Le modèle du système solaire sur lequel nous avons raisonné jusqu’à présent est physique, comme ce qu’il cherche à représenter : il fait correspondre à un système matériel un autre système matériel, qui se trouve être plus commode, plus maîtrisable, et dont nous savons comment il a été construit. On parle dans ce cas de modèle analogique. Toutefois, au lieu de construire tout cet appareillage, on pourrait tout aussi bien, et peut-être mieux, représenter, au moyen de symboles appropriés, les positions, les vitesses et les accélérations des planètes à un moment donné, ainsi que les relations entre ces grandeurs.
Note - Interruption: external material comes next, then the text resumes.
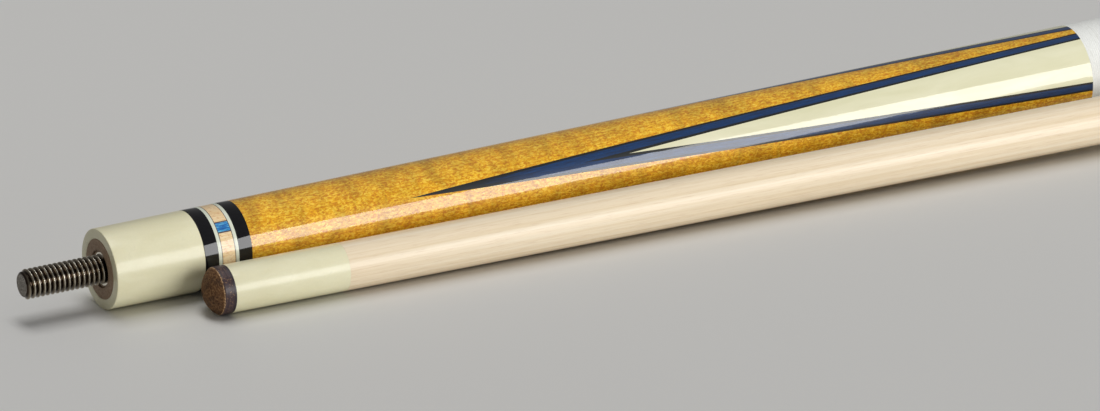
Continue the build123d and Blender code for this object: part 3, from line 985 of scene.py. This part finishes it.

Appliquant à ces expressions les règles de calcul que nous fournissent les mathématiques, nous pouvons calculer les trajectoires, les positions à chaque instant, et donc faire exactement les mêmes prévisions et vérifier les mêmes hypothèses que tout à l’heure, au moyen du modèle physique.

Un instant de réflexion montre bien qu’un tel système mathématique présente bien les propriétés que nous avons reconnues au modèle physique. Le fait de recourir à une représentation abstraite n’a donc pas modifié ces points essentiels : le système abstrait en question est, lui aussi, un modèle.


Formalisation et langage naturel

Lorsque nous discourons sur les mouvements des planètes, ou sur tout autre phénomène, au moyen d’une langue naturelle, le français par exemple, nous représentons également les phénomènes en question par des signes, qui sont les mots de cette langue, avec les règles de leur emploi, c’est-à-dire la grammaire, et les règles de transformation des énoncés ainsi construits, qui sont fournis par les modes de déduction de notre logique spontanée, informelle, autrement dit par le raisonnement naturel. Les théories verbales et les modèles mathématiques constituent les unes comme les autres des représentations abstraites, et, comme telles, ils partagent un grand nombre de propriétés, et tout d’abord celles que nous avons reconnues à tous les modèles.